Step 4: Contributions

The last piece of documentation you absolutely need is how people can contribute to your project, and what they must do. The team has taken the approach of using a Developer Certificate of Origin (DCO) process, but a slightly lighter version. Essentially, contributors agree that their submission is their own original work and release any expectation of compensation, etc. The difference between a traditional DCO process and this slightly lighter version is that with the lighter version the DCO “sign off” is only made one time for the entire project in as opposed to the traditional DCO process, which requires a sign off for every commit.

You can read the contributing documentation for this site to see an example of what this looks like:

Step 5: Release it!

Now that you have all the pieces in place, it’s time to release the code publicly! There are lots of ways to do this, but essentially you are posting the source code (and documentation) online for all to see. Sites like GitHub, BitBucket, and GitLab provide an easy way for the public to track your progress and submit contributions. That said, if you aren’t using Git as your source control tool you can put the code up in any manner you wish, so long as changes can be tracked.
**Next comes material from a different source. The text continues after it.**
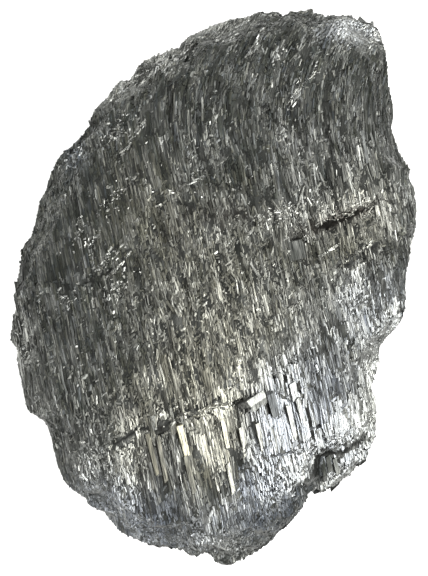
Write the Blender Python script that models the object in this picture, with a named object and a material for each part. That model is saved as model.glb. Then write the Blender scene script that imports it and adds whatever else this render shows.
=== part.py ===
"""An andorite specimen: one slab of parallel metallic laths, broken out of a vein.

It lies on a broad flat break. +Z is up and +Y runs along the specimen, close to the way that its
laths run. The origin is under the middle of the outline, on the surface that the specimen rests on.
"""

import math
import random

import bmesh
import bpy
from mathutils import Vector, noise

MM = 0.001

# Driving dimensions, in millimetres. The outline is drawn at LENGTH 50 and is scaled with it.
LENGTH = 50.0
CROWN_HEIGHT = 13.5
DRAWN_LENGTH = 50.0

# The laths lean back by LATH_LEAN for each millimetre along the specimen, and past BEND_START
# they curl over to the right.
LATH_LEAN = math.tan(math.radians(12))
BEND_START = 12.5
LATH_CURL = 0.034
LATH_WIDTH = 1.0
LATH_LENGTH = (1.8, 5.2)
BREAK_SLOPE = (0.05, 0.6)
GROOVE_WIDTH = 0.11
LATH_LIFT = (0.08, 0.66)
LATH_ROLL = 0.3
LATH_PITCH = 0.05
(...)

If you aren’t sure where to post the code, or you need help getting source control set up, contact us and we can advise you!

Using GitHub?

If you plan to use GitHub then we encourage you to add the code-mil topic to your repository. This will allow for easy discoverability by other developers within and outside of the government.

Step 6: OMB Policy Tracking

The last piece of this process is adding your project to the code inventory file that the DoD uses to comply with OMB Policy (M-16-21). You can read more about the format of the code inventory format on the website.

To add your project you will need to submit a Pull Request to the project on GitHub. There are instructions for doing so in our code repository, but if you are not familiar with GitHub, you can also just tell us about your project and we can get the process started.